REQUEST:
Reproduce exactly the lines from the one containing "for name, left" through the one containing "Vertex = bmesh.types.BMVert", both included, and nothing else.

+++ SUPPLIED DATA

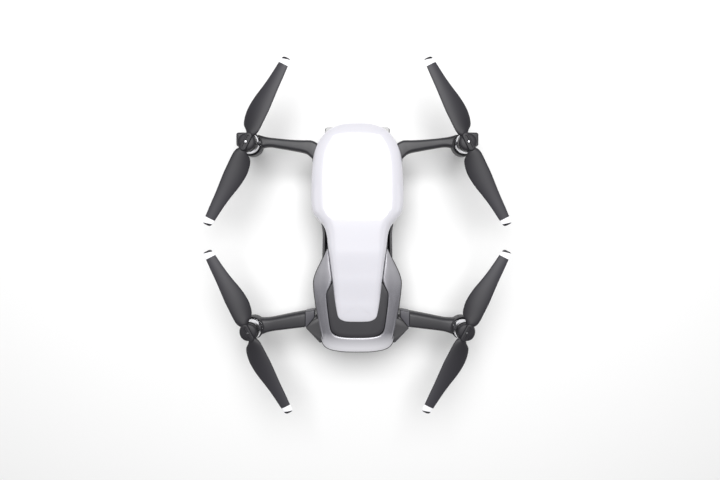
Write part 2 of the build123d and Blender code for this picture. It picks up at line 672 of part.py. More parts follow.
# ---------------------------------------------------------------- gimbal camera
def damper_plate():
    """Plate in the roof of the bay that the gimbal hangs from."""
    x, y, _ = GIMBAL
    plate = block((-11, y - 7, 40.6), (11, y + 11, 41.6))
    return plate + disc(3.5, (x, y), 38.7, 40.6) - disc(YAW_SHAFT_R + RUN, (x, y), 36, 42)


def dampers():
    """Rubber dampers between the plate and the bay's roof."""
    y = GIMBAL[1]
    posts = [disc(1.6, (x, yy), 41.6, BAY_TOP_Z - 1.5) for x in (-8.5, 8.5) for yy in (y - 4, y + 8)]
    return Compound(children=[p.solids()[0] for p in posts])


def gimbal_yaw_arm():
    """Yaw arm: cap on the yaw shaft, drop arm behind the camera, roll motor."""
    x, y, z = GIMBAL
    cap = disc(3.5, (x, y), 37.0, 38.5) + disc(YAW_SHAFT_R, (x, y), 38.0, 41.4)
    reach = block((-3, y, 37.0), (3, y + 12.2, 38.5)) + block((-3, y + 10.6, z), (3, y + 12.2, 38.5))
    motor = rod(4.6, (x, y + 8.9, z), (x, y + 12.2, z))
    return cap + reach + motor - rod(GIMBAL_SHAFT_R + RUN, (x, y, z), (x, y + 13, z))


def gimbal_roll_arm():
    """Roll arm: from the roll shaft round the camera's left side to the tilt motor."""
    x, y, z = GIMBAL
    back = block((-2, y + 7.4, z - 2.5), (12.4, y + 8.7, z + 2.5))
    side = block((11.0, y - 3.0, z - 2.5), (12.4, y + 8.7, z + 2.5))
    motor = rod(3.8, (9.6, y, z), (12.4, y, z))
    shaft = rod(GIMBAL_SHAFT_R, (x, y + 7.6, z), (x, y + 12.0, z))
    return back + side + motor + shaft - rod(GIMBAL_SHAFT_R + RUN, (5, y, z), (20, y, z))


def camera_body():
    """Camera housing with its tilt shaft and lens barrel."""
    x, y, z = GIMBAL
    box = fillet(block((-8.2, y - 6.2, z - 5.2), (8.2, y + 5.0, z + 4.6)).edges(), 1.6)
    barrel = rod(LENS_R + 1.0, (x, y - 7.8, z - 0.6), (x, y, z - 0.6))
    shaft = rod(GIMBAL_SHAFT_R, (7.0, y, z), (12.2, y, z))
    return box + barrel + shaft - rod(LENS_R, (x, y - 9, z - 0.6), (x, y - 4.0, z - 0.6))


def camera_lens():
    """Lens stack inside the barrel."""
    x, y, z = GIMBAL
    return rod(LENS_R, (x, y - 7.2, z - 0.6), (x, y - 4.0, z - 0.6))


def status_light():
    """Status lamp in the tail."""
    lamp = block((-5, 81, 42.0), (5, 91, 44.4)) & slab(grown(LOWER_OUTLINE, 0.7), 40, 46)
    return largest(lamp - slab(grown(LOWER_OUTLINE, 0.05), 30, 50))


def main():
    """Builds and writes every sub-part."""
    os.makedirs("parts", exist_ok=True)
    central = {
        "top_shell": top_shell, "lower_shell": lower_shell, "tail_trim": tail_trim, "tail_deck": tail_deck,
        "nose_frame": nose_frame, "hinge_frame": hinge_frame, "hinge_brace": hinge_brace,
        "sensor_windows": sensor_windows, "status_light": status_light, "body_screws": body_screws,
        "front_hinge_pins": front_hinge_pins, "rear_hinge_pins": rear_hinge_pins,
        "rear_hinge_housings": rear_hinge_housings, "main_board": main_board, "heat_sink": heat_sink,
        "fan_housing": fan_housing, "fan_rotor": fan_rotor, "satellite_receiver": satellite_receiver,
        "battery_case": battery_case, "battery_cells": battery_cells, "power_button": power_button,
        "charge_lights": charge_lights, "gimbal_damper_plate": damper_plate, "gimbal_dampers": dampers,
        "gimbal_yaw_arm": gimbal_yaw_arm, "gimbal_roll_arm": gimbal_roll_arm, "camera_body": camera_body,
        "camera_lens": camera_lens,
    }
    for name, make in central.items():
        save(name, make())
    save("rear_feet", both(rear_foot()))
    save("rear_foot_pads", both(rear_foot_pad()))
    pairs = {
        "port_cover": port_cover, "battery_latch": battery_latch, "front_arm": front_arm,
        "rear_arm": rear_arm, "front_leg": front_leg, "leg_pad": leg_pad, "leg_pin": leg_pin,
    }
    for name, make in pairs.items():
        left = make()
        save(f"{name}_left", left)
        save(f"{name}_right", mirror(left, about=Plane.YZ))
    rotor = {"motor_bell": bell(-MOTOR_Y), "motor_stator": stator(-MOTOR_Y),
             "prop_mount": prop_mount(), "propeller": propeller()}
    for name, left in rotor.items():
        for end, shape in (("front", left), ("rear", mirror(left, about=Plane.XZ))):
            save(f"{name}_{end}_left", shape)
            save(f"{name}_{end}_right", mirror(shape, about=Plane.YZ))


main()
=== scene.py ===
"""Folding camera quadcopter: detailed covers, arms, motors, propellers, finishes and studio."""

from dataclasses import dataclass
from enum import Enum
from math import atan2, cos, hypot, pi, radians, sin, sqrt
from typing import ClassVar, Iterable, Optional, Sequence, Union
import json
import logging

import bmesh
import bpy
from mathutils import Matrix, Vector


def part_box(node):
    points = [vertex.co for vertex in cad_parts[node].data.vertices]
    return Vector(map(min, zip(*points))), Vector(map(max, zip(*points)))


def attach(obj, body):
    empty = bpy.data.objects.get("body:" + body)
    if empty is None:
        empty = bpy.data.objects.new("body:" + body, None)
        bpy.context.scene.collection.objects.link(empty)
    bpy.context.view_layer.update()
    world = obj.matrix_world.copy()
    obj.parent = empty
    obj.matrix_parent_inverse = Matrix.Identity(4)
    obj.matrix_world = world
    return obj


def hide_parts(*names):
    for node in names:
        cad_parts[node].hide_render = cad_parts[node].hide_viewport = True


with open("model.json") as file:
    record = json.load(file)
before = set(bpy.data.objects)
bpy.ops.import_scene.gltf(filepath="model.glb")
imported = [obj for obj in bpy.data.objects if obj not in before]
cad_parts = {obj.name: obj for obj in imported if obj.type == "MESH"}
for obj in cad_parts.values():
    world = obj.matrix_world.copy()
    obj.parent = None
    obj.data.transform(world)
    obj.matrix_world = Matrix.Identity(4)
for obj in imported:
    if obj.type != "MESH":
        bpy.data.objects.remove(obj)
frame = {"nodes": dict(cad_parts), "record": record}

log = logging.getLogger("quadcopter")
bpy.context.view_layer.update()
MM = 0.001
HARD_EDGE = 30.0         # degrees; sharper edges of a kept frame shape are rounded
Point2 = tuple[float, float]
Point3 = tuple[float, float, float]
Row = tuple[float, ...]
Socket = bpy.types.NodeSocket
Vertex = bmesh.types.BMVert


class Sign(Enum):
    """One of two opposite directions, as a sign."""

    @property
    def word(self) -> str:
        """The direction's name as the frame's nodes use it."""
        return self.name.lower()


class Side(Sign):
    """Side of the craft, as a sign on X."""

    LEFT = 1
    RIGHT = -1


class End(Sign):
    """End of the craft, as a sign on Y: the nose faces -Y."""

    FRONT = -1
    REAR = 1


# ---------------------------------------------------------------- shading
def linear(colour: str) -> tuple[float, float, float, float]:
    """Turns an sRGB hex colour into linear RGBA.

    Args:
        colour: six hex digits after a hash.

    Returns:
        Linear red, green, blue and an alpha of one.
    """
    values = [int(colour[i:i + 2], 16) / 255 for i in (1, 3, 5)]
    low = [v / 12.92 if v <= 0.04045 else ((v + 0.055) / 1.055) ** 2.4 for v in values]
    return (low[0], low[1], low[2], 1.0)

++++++
+++ SUPPLIED DATA

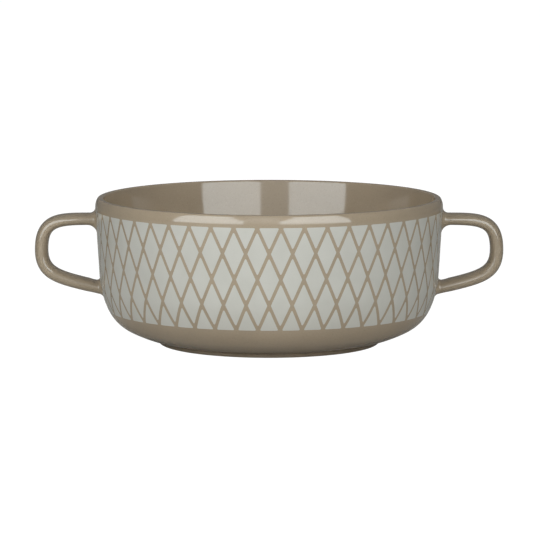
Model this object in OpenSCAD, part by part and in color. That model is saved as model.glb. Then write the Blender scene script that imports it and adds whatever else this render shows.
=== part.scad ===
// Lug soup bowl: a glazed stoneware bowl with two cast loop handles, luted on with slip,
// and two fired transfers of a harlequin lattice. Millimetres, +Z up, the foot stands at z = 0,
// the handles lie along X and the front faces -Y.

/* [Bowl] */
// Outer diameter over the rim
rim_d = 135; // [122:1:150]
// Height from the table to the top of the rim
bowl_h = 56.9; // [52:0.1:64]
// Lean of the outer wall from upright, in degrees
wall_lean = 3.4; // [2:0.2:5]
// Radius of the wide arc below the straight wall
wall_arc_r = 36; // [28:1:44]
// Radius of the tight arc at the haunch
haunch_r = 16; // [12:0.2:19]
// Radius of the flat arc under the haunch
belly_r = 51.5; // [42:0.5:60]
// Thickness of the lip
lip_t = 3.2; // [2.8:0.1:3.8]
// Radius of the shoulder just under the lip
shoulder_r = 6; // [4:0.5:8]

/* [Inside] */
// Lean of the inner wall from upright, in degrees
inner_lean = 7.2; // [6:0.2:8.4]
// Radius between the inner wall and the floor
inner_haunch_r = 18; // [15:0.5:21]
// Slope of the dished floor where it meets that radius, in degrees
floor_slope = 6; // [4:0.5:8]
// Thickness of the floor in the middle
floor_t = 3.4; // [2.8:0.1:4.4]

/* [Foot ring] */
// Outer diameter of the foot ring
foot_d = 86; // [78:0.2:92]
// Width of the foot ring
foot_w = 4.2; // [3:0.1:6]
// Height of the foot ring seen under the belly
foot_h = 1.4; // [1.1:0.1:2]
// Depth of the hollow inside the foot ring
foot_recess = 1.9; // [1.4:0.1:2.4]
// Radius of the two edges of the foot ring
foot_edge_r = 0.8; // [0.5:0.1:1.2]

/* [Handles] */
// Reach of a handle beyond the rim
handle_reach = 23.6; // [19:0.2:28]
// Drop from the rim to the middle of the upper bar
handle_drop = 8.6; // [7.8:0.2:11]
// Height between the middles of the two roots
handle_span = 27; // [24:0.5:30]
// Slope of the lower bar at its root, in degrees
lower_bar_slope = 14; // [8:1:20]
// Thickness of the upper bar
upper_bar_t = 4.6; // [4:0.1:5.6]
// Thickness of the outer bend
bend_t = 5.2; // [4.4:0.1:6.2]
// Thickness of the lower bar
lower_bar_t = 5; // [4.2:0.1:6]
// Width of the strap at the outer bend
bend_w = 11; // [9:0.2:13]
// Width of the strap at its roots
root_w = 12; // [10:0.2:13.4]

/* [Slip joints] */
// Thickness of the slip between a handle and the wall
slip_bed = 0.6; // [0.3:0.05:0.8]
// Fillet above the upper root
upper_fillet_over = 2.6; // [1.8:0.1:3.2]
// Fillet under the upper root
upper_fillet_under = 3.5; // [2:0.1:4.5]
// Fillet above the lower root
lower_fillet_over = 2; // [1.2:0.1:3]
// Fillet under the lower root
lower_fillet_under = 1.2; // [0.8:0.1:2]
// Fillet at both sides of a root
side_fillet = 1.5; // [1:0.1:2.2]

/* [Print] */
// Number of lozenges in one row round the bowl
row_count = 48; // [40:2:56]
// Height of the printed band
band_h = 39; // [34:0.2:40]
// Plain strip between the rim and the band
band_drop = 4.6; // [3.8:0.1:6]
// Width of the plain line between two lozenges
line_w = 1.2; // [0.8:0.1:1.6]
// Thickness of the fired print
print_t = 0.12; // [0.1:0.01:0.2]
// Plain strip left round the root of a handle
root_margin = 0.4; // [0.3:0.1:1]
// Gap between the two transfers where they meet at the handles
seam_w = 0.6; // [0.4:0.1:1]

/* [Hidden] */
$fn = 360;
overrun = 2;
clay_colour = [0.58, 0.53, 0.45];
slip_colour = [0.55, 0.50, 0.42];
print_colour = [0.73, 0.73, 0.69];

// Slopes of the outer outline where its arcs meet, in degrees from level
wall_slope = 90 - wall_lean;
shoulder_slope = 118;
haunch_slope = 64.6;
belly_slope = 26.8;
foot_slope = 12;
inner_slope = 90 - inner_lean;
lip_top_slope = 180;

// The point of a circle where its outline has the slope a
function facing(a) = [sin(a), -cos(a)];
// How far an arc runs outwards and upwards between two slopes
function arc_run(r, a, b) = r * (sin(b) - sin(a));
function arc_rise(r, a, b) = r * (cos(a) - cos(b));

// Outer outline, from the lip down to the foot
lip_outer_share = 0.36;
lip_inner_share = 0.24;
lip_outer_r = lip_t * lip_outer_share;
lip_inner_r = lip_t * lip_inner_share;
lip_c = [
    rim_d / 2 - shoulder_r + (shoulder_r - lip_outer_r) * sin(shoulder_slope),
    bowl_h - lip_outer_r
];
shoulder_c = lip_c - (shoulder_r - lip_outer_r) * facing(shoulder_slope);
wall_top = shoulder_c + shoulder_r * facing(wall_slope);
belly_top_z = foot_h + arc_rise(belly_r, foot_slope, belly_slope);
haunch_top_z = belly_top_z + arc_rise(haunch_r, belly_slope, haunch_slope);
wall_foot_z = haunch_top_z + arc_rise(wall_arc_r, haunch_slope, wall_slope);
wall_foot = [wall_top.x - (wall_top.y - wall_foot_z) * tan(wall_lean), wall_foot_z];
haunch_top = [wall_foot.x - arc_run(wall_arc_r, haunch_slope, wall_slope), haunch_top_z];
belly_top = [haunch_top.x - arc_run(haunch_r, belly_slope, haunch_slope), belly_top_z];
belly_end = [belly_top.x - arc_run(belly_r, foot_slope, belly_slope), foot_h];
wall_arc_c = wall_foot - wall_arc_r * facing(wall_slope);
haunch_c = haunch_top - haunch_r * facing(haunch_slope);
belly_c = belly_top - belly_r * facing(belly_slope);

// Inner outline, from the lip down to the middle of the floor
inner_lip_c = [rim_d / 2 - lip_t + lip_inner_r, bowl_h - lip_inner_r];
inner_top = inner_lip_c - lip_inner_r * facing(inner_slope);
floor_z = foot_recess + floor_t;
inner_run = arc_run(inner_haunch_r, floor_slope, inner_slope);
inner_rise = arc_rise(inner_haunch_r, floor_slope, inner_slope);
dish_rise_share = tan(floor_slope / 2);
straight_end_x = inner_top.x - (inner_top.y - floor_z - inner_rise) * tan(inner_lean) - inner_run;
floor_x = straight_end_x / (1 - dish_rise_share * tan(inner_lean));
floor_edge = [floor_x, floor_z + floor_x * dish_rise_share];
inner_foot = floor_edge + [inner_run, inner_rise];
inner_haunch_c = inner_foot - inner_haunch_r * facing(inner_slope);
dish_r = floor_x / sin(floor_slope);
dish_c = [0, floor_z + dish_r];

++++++

RESPONSE FOR THIS EXERCISE:
    for name, left in rotor.items():
        for end, shape in (("front", left), ("rear", mirror(left, about=Plane.XZ))):
            save(f"{name}_{end}_left", shape)
            save(f"{name}_{end}_right", mirror(shape, about=Plane.YZ))


main()
=== scene.py ===
"""Folding camera quadcopter: detailed covers, arms, motors, propellers, finishes and studio."""

from dataclasses import dataclass
from enum import Enum
from math import atan2, cos, hypot, pi, radians, sin, sqrt
from typing import ClassVar, Iterable, Optional, Sequence, Union
import json
import logging

import bmesh
import bpy
from mathutils import Matrix, Vector


def part_box(node):
    points = [vertex.co for vertex in cad_parts[node].data.vertices]
    return Vector(map(min, zip(*points))), Vector(map(max, zip(*points)))


def attach(obj, body):
    empty = bpy.data.objects.get("body:" + body)
    if empty is None:
        empty = bpy.data.objects.new("body:" + body, None)
        bpy.context.scene.collection.objects.link(empty)
    bpy.context.view_layer.update()
    world = obj.matrix_world.copy()
    obj.parent = empty
    obj.matrix_parent_inverse = Matrix.Identity(4)
    obj.matrix_world = world
    return obj


def hide_parts(*names):
    for node in names:
        cad_parts[node].hide_render = cad_parts[node].hide_viewport = True


with open("model.json") as file:
    record = json.load(file)
before = set(bpy.data.objects)
bpy.ops.import_scene.gltf(filepath="model.glb")
imported = [obj for obj in bpy.data.objects if obj not in before]
cad_parts = {obj.name: obj for obj in imported if obj.type == "MESH"}
for obj in cad_parts.values():
    world = obj.matrix_world.copy()
    obj.parent = None
    obj.data.transform(world)
    obj.matrix_world = Matrix.Identity(4)
for obj in imported:
    if obj.type != "MESH":
        bpy.data.objects.remove(obj)
frame = {"nodes": dict(cad_parts), "record": record}

log = logging.getLogger("quadcopter")
bpy.context.view_layer.update()
MM = 0.001
HARD_EDGE = 30.0         # degrees; sharper edges of a kept frame shape are rounded
Point2 = tuple[float, float]
Point3 = tuple[float, float, float]
Row = tuple[float, ...]
Socket = bpy.types.NodeSocket
Vertex = bmesh.types.BMVert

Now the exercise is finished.